Решить заново нельзя, зато можно прихватить пистолет за ствол, двинуть по ползучей гадине!
Змей исчез. Луна закатилась, край неба подернулся светом. Пистолеты вычищены, но стачивать щербины с четырехгранного клинка – дело долгое. Вода шепчется с бортами, спрашивает: сколько хороших людей не пережило барбадосской резни? Сколько плохих отправилось в ад, не получив надежды на раскаяние? Алые блики на горизонте – протяни руку, обожжешься – сурово вопрошают: сколько виновных ушло от возмездия?
Руфина чистит меч.
Ей уже все равно – с небес приходят голоса или из преисподней. Она не слушает, шлифует неподатливый металл.

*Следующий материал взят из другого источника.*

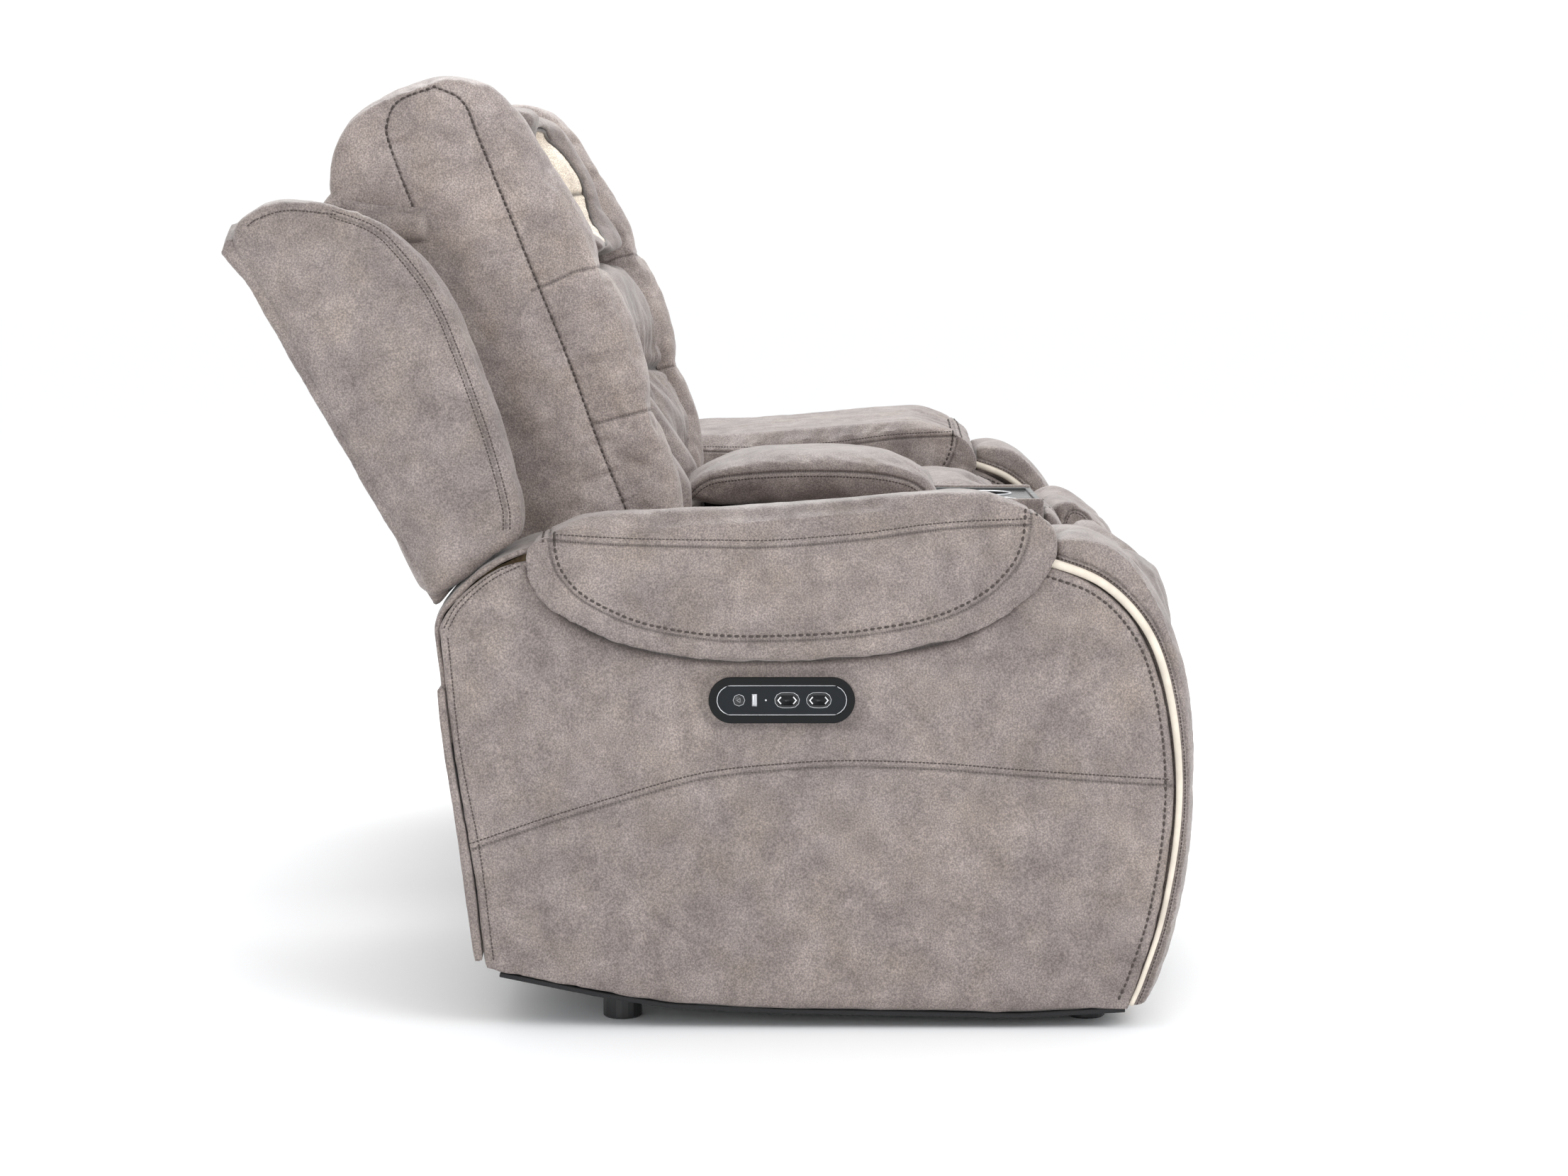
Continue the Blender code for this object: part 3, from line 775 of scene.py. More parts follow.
sidePanel = {
    "node": "right_side_panel", "name": "rightSidePanel", "body": "root", "seed": 11,
    "voxel": 0.0070, "soften": 2, "slim": (0.0015, 0.002, 0.002), "cap": 0.004, "pressure": 1.5,
    "loose": -0.006, "frames": 12, "stand": (0.0015, 0.003, 0.002), "finer": 1, "fill": 0.3,
    "room": (0.0012, 0.001, 0.001), "holdWidth": 0.010,
    "waves": ((0.16, 0.0006, (1, 1, 1)), (0.05, 0.00025, (1, 1, 1))),
    "seams": (
        {"line": waistSeam, "toward": fromOutside, "depth": 0.0032, "width": 0.0017, "pucker": 0.0008,
         "reach": 0.02, "rows": ((0.0075, "fine"),)},
        {"line": offset(frontEdge, 0.011), "toward": fromOutside, "depth": 0.0012, "width": 0.0015,
         "pucker": 0.0008, "rows": ((0.0, "dotted"),)},
        {"line": offset(rearEdge, 0.009), "toward": fromOutside, "depth": 0.0010, "width": 0.0015,
         "pucker": 0.0006, "rows": ((0.0, "fine"),)},
        {"line": offset(shoulderEdge, 0.009), "toward": fromOutside, "depth": 0.0012, "width": 0.0015,
         "pucker": 0.0006, "rows": ((0.0, "fine"), (0.005, "fine"))},
        # painted shadow under the pad's edge, in a shallow groove
        {"line": padFoot, "toward": fromOutside, "depth": 0.0030, "width": 0.0035},
        {"line": controlLoop, "toward": fromOutside, "closed": True, "depth": 0.0008, "width": 0.005,
         "pucker": 0.0005, "reach": 0.012},
    ),
}
innerPanel = {
    "node": "right_arm_inner_panel", "name": "rightInnerPanel", "body": "root", "seed": 12,
    "voxel": 0.0065, "soften": 3, "slim": (0.0015, 0.002, 0.002), "fill": 0.3,
    "waves": ((0.12, 0.0008, (1, 1, 1)),),
    "seams": (
        {"line": offset(frontEdge[:6], 0.011), "toward": fromInside, "depth": 0.0010, "width": 0.003,
         "rows": ((0.0, "dotted"),)},
    ),
}


def tuckTop(points):
    # the roll's upper end is tucked in under the arm pad
    tail = np.clip((points[:, 1] + 0.440) / 0.05, 0, 1) * np.clip((points[:, 2] - 0.515) / 0.02, 0, 1)
    points[:, 1] += 0.020 * tail
    points[:, 2] -= 0.004 * tail
    return points


frontRoll = {
    "node": "right_arm_front", "name": "rightFrontRoll", "body": "root", "seed": 13,
    "voxel": 0.0065, "soften": 7, "corner": 40, "slim": (0.004, 0.002, 0.003), "cap": 0.007,
    "pressure": 5.0, "loose": -0.02, "stand": (0.001, 0.004, 0.003), "finer": 1, "fill": 0.6,
    "shape": tuckTop, "grow": 0.003, "room": (0.002, 0.003, 0.002),
    "seams": (
        {"line": offset(frontEdge, -0.016), "toward": fromOutside, "depth": 0.0022, "width": 0.0016,
         "pucker": 0.0012, "rows": ((-0.0035, "fine"),)},
        {"line": offset(frontEdge, -0.016), "toward": fromInside, "depth": 0.0022, "width": 0.0016,
         "pucker": 0.0012, "rows": ((0.0035, "fine"),)},
    ),
}
padRing = [(-0.3555, 0.618), (-0.3560, 0.590), (-0.3520, 0.560), (-0.3380, 0.530), (-0.3050, 0.4985),
           (-0.2500, 0.4720), (-0.1650, 0.4555), (-0.0790, 0.4500), (0.0050, 0.4510), (0.0830, 0.4650),
           (0.1430, 0.4920), (0.1730, 0.5200), (0.1850, 0.5500), (0.1860, 0.5900)]
padRidge = [(0.1860, 0.5640), (0.1000, 0.5590), (-0.0200, 0.5565), (-0.0770, 0.5575), (-0.1670, 0.5650),
            (-0.2570, 0.5765), (-0.3540, 0.5815)]


def towardFront(points, edge, ahead):
    # 1 at the front edge, given as (y, z) places, and 0 from 60 mm behind it
    face = np.interp(points[:, 2], *np.array([(z, y) for y, z in reversed(edge)]).T)
    return np.clip((face + ahead - points[:, 1]) / 0.060, 0, 1)


def slopeTop(points):
    # the pad's top falls away toward the seat
    inward = np.clip((points[:, 0] + 0.915) / 0.16, 0, 1)
    points[:, 2] -= 0.014 * inward * np.clip((points[:, 2] - 0.50) / 0.06, 0, 1)
    return points


armPad = {
    "node": "right_arm_pad", "name": "rightArmPad", "body": "root", "seed": 14,
    "voxel": 0.0056, "soften": 6, "corner": 75, "slim": (0.004, 0.004, 0.004), "cap": 0.012,
    "pressure": 5.0, "loose": -0.02, "stand": (0.004, 0.004, 0.004), "finer": 1, "fill": 0.75,
    "room": (0.003, 0.002, 0.001), "shape": slopeTop,
    "holdWidth": 0.006, "waves": ((0.10, 0.0008, (1, 1, 1)), (0.03, 0.0003, (1, 1, 1))),
    "seams": tuple(
        entry for toward, sign in ((fromOutside, 1), (fromInside, -1)) for entry in (
            {"line": padRidge, "toward": toward, "depth": 0.0032, "width": 0.0017, "pucker": 0.0008,
             "rows": ((0.0070 * sign, "fine"),)},
            {"line": padRing, "toward": toward, "depth": 0.0026, "width": 0.0018, "pucker": 0.0016,
             "reach": 0.014, "rows": ((-0.0065 * sign, "dotted"),)},
        )) + (
        {"line": [(-0.972, -0.356), (-0.900, -0.358), (-0.790, -0.358), (-0.716, -0.356)],
         "toward": fromAbove, "depth": 0.0026, "width": 0.0018, "pucker": 0.001,
         "rows": ((-0.0065, "dotted"),)},
        {"line": [(-0.972, 0.186), (-0.900, 0.188), (-0.790, 0.188), (-0.716, 0.186)],
         "toward": fromAbove, "depth": 0.0026, "width": 0.0018, "pucker": 0.001,
         "rows": ((0.0065, "dotted"),)},
    ),
}
wingFront = [(0.426, 0.9395), (0.382, 0.9235), (0.351, 0.897), (0.311, 0.8435), (0.280, 0.7725),
             (0.246, 0.675), (0.227, 0.604), (0.225, 0.575)]
wingTop = [(0.5300, 0.925), (0.5150, 0.934), (0.4800, 0.943), (0.4260, 0.9385)]


def shapeWing(points):
    # the wing's skin laps over the edge of the outside back
    start, end = np.array((0.3045, 0.5025)), np.array((0.5375, 0.918))
    along = (end - start) / np.linalg.norm(end - start)
    out = np.array((along[1], -along[0]))
    behind = (points[:, 1] - start[0]) * out[0] + (points[:, 2] - start[1]) * out[1]
    lap = 0.018 * np.clip(1 + behind / 0.030, 0, 1)
    points[:, 1] += out[0] * lap
    points[:, 2] += out[1] * lap
    # and its front falls away inward, behind its outer edge
    front = towardFront(points, wingFront, 0.060)
    points[:, 1] += 0.045 * np.clip((points[:, 0] + 0.898) / 0.10, 0, 1) * front - 0.004 * front
    return points


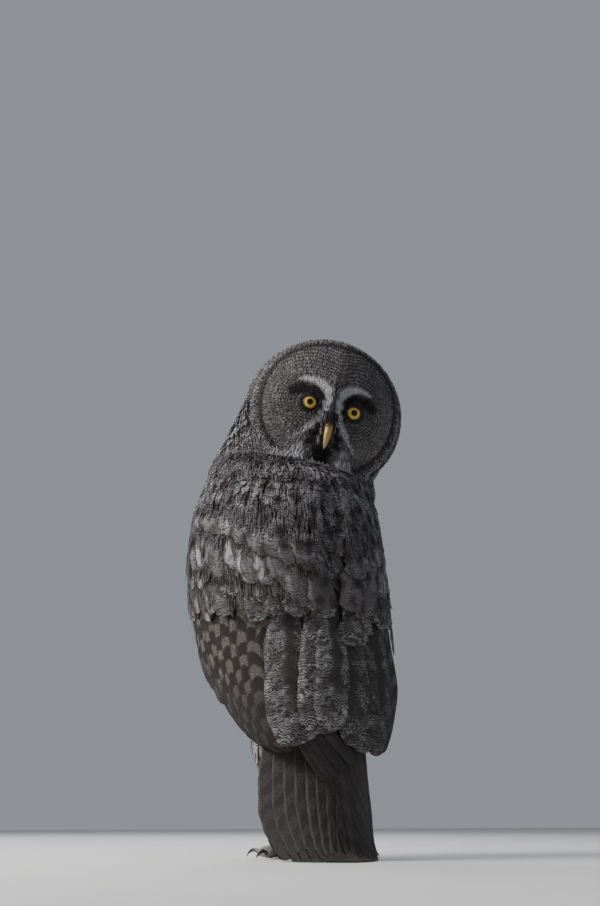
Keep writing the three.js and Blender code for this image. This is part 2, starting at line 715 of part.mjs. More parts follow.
let upper = upperBill();
for (const side of [-1, 1]) upper = upper.subtract(nostrilBody(side));
const lower = lowerBill().subtract(grown(upper));
head = head.subtract(grown(upper)).subtract(grown(lower));
for (const { centre } of eyes) {
  const socket = ball(centre, EYE_RADIUS + GAP, ...EYE_GRID);
  head = head.add(lidBody(centre)).subtract(socket);
}
place('head', head, FINISH.face);
for (const { name, centre } of eyes) place(name, ball(centre, EYE_RADIUS, ...EYE_GRID), FINISH.eye);
place('bill_upper', upper, FINISH.bill);
place('bill_lower', lower, FINISH.bill);

for (const { name, body } of wings) place(name, body, FINISH.wing);
place('tail', tail, FINISH.tail);
for (const { name, side, body } of legs) {
  place(`leg_${name}`, body, FINISH.leg);
  const talons = TOES.map(toe => talonBody(side, toe));
  let foot = footBody(side);
  for (const talon of talons) foot = foot.subtract(grown(talon));
  place(`foot_${name}`, foot, FINISH.leg);
  talons.forEach((talon, i) => place(`talon_${name}_${i + 1}`, talon, FINISH.talon));
}

// The origin is under the middle of the whole owl's box
const box = new THREE.Box3().setFromObject(owl);
const middle = box.getCenter(vector(0, 0, 0));
owl.position.set(-middle.x, -middle.y, -box.min.z);

export default owl;
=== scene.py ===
"""Great grey owl, life size: skin, feathers, eyes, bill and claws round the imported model.

Sizes are in millimetres in the design frame, where the breast faces -Y and the owl's own left is +X, and
become metres in the part's frame when a mesh is made.
"""
import math

import bpy
import numpy as np
from mathutils import Matrix, Vector
from mathutils.bvhtree import BVHTree


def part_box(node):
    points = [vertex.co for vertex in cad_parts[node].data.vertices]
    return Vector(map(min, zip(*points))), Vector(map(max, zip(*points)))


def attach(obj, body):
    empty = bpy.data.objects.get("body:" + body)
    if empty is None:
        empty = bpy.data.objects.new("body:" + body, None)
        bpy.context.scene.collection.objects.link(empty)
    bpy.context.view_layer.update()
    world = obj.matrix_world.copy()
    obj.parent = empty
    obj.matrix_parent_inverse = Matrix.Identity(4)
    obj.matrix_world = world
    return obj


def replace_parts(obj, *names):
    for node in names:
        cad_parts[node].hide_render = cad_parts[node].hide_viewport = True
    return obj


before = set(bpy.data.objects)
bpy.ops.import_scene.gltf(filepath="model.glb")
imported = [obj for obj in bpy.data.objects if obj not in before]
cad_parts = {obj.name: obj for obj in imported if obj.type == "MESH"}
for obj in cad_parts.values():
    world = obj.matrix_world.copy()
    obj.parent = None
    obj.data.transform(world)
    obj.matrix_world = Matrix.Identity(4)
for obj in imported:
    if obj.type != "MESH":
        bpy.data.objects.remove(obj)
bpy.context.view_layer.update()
rng = np.random.default_rng(7)

# Driving sizes, as in the solids
MM = 0.001
HEAD_CENTRE = np.array([-37.6, 27, 558.8])
HEAD_TURN = 19.6
HEAD_DIP = -12.8
HEAD_TILT = 11.7
DISC_RADIUS = 105
EYE_RADIUS = 13.5
EYE_APART = 60
EYE_FORWARD = 49
EYE_HEIGHT = 8
LEG_APART = 60
LEG_MIDDLE = -9
LEG_PLACE = 35
TALON_LENGTH = 21
SOLE = 0.8
SKIN_LOWEST = 0.3
FEATHERS_LOWEST = 0.2
LID_RADIUS = 14
DOWN = np.array([0, 0, -1.0])


def through(*knots):
    """Smooth function through (place, value) pairs that does not overshoot between them."""
    x, y = np.array(knots, float).T
    step = np.diff(y) / np.diff(x)
    before, after = step[:-1], step[1:]
    total = np.where(before + after == 0, 1, before + after)
    inner = np.where(before * after > 0, 2 * before * after / total, 0)
    slope = np.concatenate([step[:1], inner, step[-1:]])

    def at(place):
        p = np.clip(place, x[0], x[-1])
        i = np.clip(np.searchsorted(x, p, side="right") - 1, 0, len(x) - 2)
        width = x[i + 1] - x[i]
        s = (p - x[i]) / width
        start = y[i] * (1 + 2 * s) + slope[i] * width * s
        end = y[i + 1] * (3 - 2 * s) + slope[i + 1] * width * (s - 1)
        return start * (1 - s) ** 2 + end * s ** 2
    return at


def mix(a, b, t):
    return a + (b - a) * t


def bump(distance, reach):
    return np.exp(-(distance / reach) ** 2)


def step_up(value, low, high):
    """Smooth step from 0 at low to 1 at high."""
    s = np.clip((value - low) / (high - low), 0, 1)
    return s * s * (3 - 2 * s)


def unit(v):
    return v / np.maximum(np.linalg.norm(v, axis=-1, keepdims=True), 1e-9)


def dot(a, b):
    return np.sum(a * b, axis=-1, keepdims=True)


def stack(*values):
    return np.stack(np.broadcast_arrays(*(np.asarray(value, float) for value in values)), -1)


def spline(a, b, c, d, s):
    """Smooth curve from b to c at s from 0 to 1, with a before them and d after."""
    return 0.5 * (2 * b + (c - a) * s + (2 * a - 5 * b + 4 * c - d) * s ** 2
                  + (3 * b - a - 3 * c + d) * s ** 3)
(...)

Вот – закончила. Вытянула – на одной грани клинка блеснул огонь, другая отразила беспокойство моря. Всепрощение – и всепоглощающая месть.
– Нет, – сказала Руфина пламени, – я не желаю стать такой же, как Орден. Я не отдам право на помилование всех, кто виноват только передо мной.
– Нет, – сказала Руфина воде, – я не допущу тех, кто лишь может заслужить прощение, казнить и портить людей, что уже хороши.
Спрятала оружие в ножны. Криво ухмыльнулась.